Adam Koeppe reminded the session that “as an operator, our challenge is to grow the business: period.” Few businesses with an eye to the future will content themselves with the status quo, even where that is feasibly an option. As new use cases arise, operators find even now they must revise their business models for existing LTE technologies, in a constant process of making them economical – the foundations of which were laid ten years earlier. It is therefore simply imperative to meeting the demands of consumers, and maintaining relevance to their lives, to begin that process in earnest for 5G. “We need”, Bruno Jacobfeuerborn urged attendees, “to do something to get the terabit society up and running.”

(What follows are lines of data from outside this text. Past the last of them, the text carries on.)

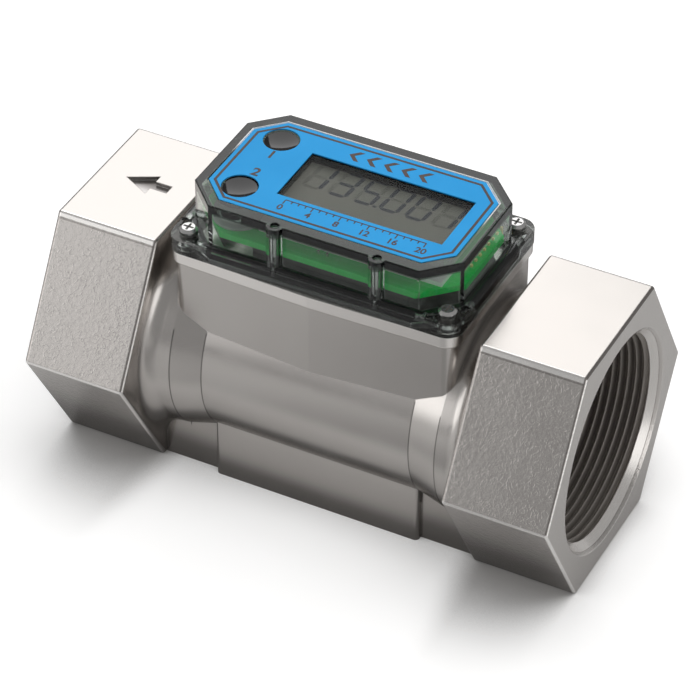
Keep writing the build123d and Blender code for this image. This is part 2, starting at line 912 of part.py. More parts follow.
def display_bezel():
    """The black frame in the cover's window, rebated for the lens."""
    frame = window_face(bezel_margin - bezel_fit) - window_face(0)
    solid = slab(frame, glass_top, label_seat)
    return solid - slab(window_face(lens_margin), label_seat - lens_thickness, label_seat)


def display_lens():
    """The clear lens over the display, under the label's edge."""
    return slab(window_face(lens_margin - lens_fit), label_seat - lens_thickness, label_seat)


def label_plate():
    """The blue plate on the cover, cut out for the window and the buttons."""
    face = octagon(label_length, label_width, label_corner) - window_face(0)
    for side in (-1, 1):
        face -= Pos(button_x, side * button_y) * Circle(button_hole_radius)
    return slab(face, label_seat, label_top)


def button(side):
    """A dished cap with a flange under the cover's top and a stem over its switch."""
    y = side * button_y
    cap_radius = button_hole_radius - button_clearance
    cap_top = label_top - button_top_drop
    stem_bottom = switch_top + button_switch_gap + button_travel
    cap = post(button_x, y, cap_radius, button_flange_bottom, cap_top)
    dish_radius = (cap_radius ** 2 + button_dish ** 2) / (2 * button_dish)
    cap -= Pos(button_x, y, cap_top + dish_radius - button_dish) * Sphere(dish_radius)
    flange_radius = button_hole_radius + button_flange_wall
    flange = post(button_x, y, flange_radius, button_flange_bottom, button_flange_top)
    stem = post(button_x, y, button_stem_radius, stem_bottom, button_flange_bottom)
    return cap + flange + stem


def button_dome(side):
    """The rubber dome round a switch, which lifts the button back."""
    top = button_flange_bottom - dome_gap
    base_top = board_top + dome_base_thickness
    inner = dome_base_radius - 2 * dome_wall
    profile = make_face(
        Plane.XZ * Polyline(
            (inner - dome_wall, board_top), (dome_base_radius, board_top),
            (dome_base_radius, base_top), (inner, base_top),
            (dome_rim_radius + dome_wall, top), (dome_rim_radius - dome_wall, top),
            (dome_rim_radius - dome_wall, top - dome_wall),
            (inner - dome_wall, base_top), close=True,
        )
    )
    return Pos(button_x, side * button_y, 0) * revolve(profile, Axis.Z)


parts = {
    "body_casting": body_casting(),
    "upstream_support": rotor_support(1),
    "downstream_support": rotor_support(-1),
    "upstream_retaining_ring": retaining_ring(1),
    "downstream_retaining_ring": retaining_ring(-1),
    "upstream_thrust_washer": thrust_washer(1),
    "downstream_thrust_washer": thrust_washer(-1),
    "rotor_shaft": rotor_shaft(),
    "turbine_rotor": turbine_rotor(),
    "rotor_bush": rotor_bush(),
    "rotor_magnets": rotor_magnets(),
    "pickup_core": pickup_core(),
    "pickup_bobbin": pickup_bobbin(),
    "pickup_winding": pickup_winding(),
    "pickup_terminals": pickup_terminals(),
    "cover_gasket": cover_gasket(),
    "clear_cover": clear_cover(),
    "cover_pins": cover_pins(),
    "cover_screws": cover_screws(),
    "circuit_board": circuit_board(),
    "header_pins": header_pins(),
    "controller_chip": controller_chip(),
    "clock_crystal": clock_crystal(),
    "front_switch": tact_switch(-1),
    "rear_switch": tact_switch(1),
    "battery_tray": battery_tray(),
    "display_holder": display_holder(),
    "contact_strips": contact_strips(),
    "display_glass": display_glass(),
    "display_bezel": display_bezel(),
    "display_lens": display_lens(),
    "label_plate": label_plate(),
    "front_button": button(-1),
    "rear_button": button(1),
    "front_button_dome": button_dome(-1),
    "rear_button_dome": button_dome(1),
}
for number, cell_x in enumerate(cell_places(), start=1):
    parts[f"coin_cell_{number}"] = coin_cell(cell_x)
    parts[f"battery_contact_{number}"] = battery_contact(cell_x)

os.makedirs("parts", exist_ok=True)
for name, part in parts.items():
    export_step(part, f"parts/{name}.step")
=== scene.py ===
import json
from math import cos, pi, radians, sin, sqrt, tau

import bmesh
import bpy
import numpy as np
from mathutils import Matrix, Vector


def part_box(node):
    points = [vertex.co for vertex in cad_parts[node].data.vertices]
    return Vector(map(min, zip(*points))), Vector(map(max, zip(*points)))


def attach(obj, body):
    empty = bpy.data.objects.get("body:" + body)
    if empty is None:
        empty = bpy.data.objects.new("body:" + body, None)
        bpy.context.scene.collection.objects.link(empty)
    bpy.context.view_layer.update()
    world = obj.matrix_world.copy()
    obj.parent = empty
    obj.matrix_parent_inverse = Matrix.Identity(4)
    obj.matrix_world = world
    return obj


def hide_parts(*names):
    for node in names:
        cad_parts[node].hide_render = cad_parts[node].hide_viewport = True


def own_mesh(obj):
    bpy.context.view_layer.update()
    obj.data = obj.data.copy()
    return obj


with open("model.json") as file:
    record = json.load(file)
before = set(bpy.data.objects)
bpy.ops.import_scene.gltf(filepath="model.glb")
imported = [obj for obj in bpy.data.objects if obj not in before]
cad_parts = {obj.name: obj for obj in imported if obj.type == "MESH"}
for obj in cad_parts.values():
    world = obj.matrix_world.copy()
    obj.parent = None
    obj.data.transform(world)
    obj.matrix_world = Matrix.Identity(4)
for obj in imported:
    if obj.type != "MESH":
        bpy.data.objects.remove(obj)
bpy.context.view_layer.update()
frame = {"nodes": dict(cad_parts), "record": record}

# Sizes in millimetres, which become metres where a mesh is made
MM = 0.001

frame_axis_height = frame["record"]["behaviour"]["joints"][0]["pos_m"][2] / MM

# Camera
camera_azimuth = 27.03
camera_elevation = 38.91
camera_roll = 0.21
camera_target = (-0.73, 0.0, 38.31)
camera_distance = 972.5
camera_lens = 188.68
camera_sensor = 36
camera_clip = (0.05, 20)

# Pipe thread in each end
thread_pitch = 2.209
thread_height = 1.75
thread_flat = 0.14
thread_taper = 1 / 32
thread_root = 30.08
thread_length = 25.6
thread_runout = 3.0
thread_start = 2.3
thread_runin = 2.0
mouth_radius = 30.97
mouth_slope = 0.871
sleeve_radius = 30.13
thread_rows_per_turn = 20
thread_columns = 192
thread_setback = 0.01
mouth_clearance = 0.02
lead_in_depths = (3.0, 3.6)

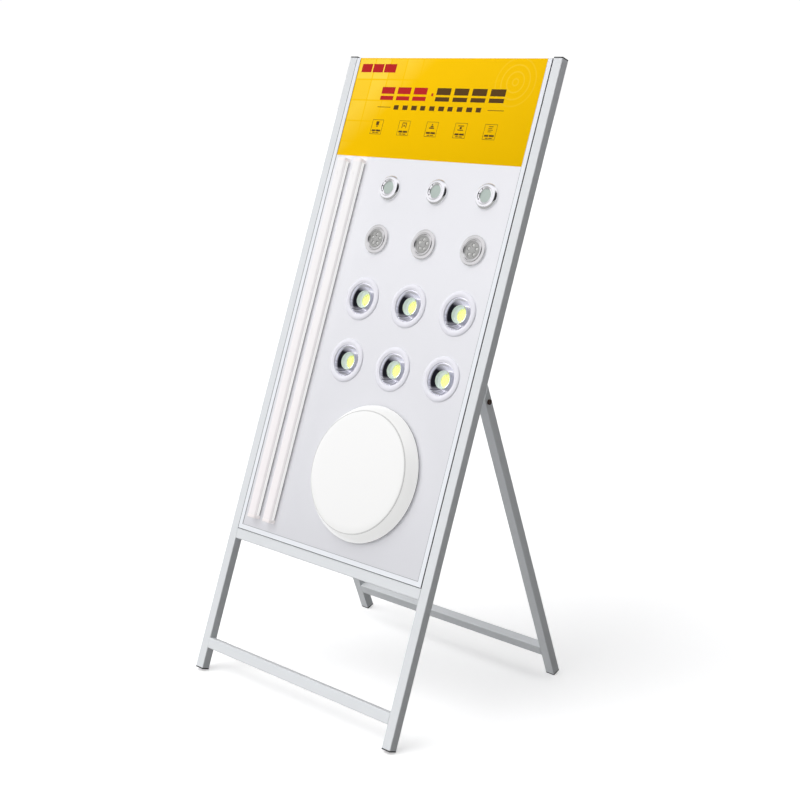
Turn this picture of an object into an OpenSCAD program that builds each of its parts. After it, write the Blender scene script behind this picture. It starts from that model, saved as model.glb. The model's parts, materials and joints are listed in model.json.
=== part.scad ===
// Folding easel-type display stand: a leaning front frame that carries a board of sample
// lights, and a rear leg frame hinged behind the uprights. Millimetres, +Z up, -Y to the front.
// The origin is on the floor, at the middle of the open stand.

/* [Stand] */
// Width across the front uprights
stand_w = 650; // [600:1:800]
// Length of a front upright, end plugs included
upright_len = 1538; // [1500:1:1850]
// Backward lean of the front frame
lean = 20.5; // [16:0.5:25]
// Forward lean of the rear legs
leg_lean = 21; // [16:0.5:25]
// Height of the leg pivots, measured along the uprights
pivot_s = 776; // [640:1:930]

/* [Tube] */
// Width of every frame tube, across the stand
tube_w = 25; // [20:0.5:30]
// Depth of every frame tube, front to back
tube_d = 22; // [18:0.5:28]
// Wall of the frame tubes
tube_wall = 1.2; // [0.8:0.1:2]
// Outer corner radius of the frame tubes
tube_r = 2; // [1.5:0.1:3]

/* [Rails] */
// Underside of the lower rail above the foot, along the uprights
lower_rail_s = 53; // [30:1:120]
// Underside of the panel rail above the foot, along the uprights
panel_rail_s = 326; // [250:1:360]
// Depth of the top rail behind the board
top_rail_d = 15; // [10:0.5:15]
// Underside of the rear crossbar above the leg's end, along the legs
leg_bar_s = 54; // [30:1:140]

/* [End plugs] */
// Thickness of a plug's outer flange
plug_flange = 3; // [1.5:0.1:4]
// Depth of a plug inside its tube
plug_depth = 14; // [8:1:25]

/* [Leg hinge] */
// Distance of the pivot behind the upright's rear face
pivot_back = 16.5; // [15:0.5:24]
// Thickness of the hinge ear
ear_t = 3; // [2:0.5:5]
// End radius of the hinge ear
ear_r = 11; // [8:0.5:12]
// Height of the ear's welded root
ear_root_h = 40; // [24:1:60]
// Diameter of the pivot bolt's shank
bolt_d = 6; // [5:0.5:8]
// Diameter of the pivot bolt's head
bolt_head_d = 12; // [10:0.5:16]
// Height of the pivot bolt's head
bolt_head_h = 3.6; // [2.5:0.1:5]
// Width across the flats of the pivot nut
nut_flats = 10; // [8:0.5:13]
// Height of the pivot nut
nut_h = 6; // [4:0.5:8]
// Outer diameter of the washer between ear and leg
washer_d = 14; // [11:0.5:18]
// Thickness of that washer
washer_t = 0.8; // [0.5:0.1:1.6]

/* [Board] */
// Thickness of the display board
board_t = 5; // [3:0.5:6]
// Drop of the board's top edge below the uprights' tops
board_drop = 4; // [2:0.5:20]
// Height of the printed header at the top of the board
header_h = 245; // [150:1:300]
// Thickness of the printed header sheet
header_t = 0.4; // [0.2:0.1:1]

/* [Edge channel] */
// Width of the channel's front lip
channel_lip = 13; // [10:0.5:20]
// Width of the channel's rear lip
channel_back_lip = 12; // [8:0.5:16]
// Wall of the edge channel
channel_wall = 1.2; // [0.8:0.1:2]
// How far the channel stands in front of the tubes
channel_proud = 1; // [0:0.1:3]
// Diameter of a channel rivet's shank
rivet_d = 2.4; // [2:0.1:3.2]
// Diameter of a channel rivet's head
rivet_head_d = 4.8; // [4:0.1:5]
// Height of a channel rivet's head
rivet_head_h = 1; // [0.6:0.1:1.2]

/* [Battens] */
// Width of a linear batten lamp
batten_w = 27; // [22:0.5:32]
// Height of a batten lamp in front of the board
batten_h = 19; // [17:0.5:26]
// Height of the batten housing's sides in front of the board
batten_side_h = 13; // [10:0.5:15]
// Distance of the first batten's axis from the uprights' inner face
batten_x = 51; // [36:1:60]
// Distance between the two batten axes
batten_pitch = 53.5; // [40:0.5:60]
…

So how can it be done? Mr Jacobfeuerborn explained that 5G constitutes a “significantly improved and more intelligent” network technology, through which greatly more efficient returns can be made on investment in hardware. “Slicing is the future”, he informed attendees, in reference to the practice which allows various services and sectors to be hosted from each base station; in essence, multiple networks from single installations. Ultrahigh broadband, for example, can therefore be delivered from the same hardware as Massive IoT; this represents a huge change in hardware capability. Advances such as this – along with redoubling of efforts between operators to enhance interoperability with interconnection, of which there have been several successful examples recently – should enable transition to the 5G era.
Dan Warren, Head of 5G Research at the Samsung R&D Institute, left the session with an interesting challenge. With IoT projected to generate up to seven trillion connections, there are undoubtedly considerable investment challenges ahead for the industry, but also tremendous opportunities; “and if you’re not on that bandwagon now, you’re going to miss out on the opportunities the vertical industries are going to present to you.” With 5G comes not only a twenty-fold increase in potential cell-usage capacity, but also the elimination of bandwidth as a differentiating factor between MNOs.
As IoT expands, high-bandwidth functionality will become a core contractual service obligation, rather than an optional upgrade. Operators will benefit from large contracts, but will no longer be able to compete on the basis of bandwidth, leaving little but price on which to vie for customers. It is therefore incumbent on those who wish to compete in that space at all to invest now in order to allow competitive pricing later. It is ultimately up to individual operators to assess their business case for entering the 5G space, but the message from our session was clear: for those that do, the time to invest is now.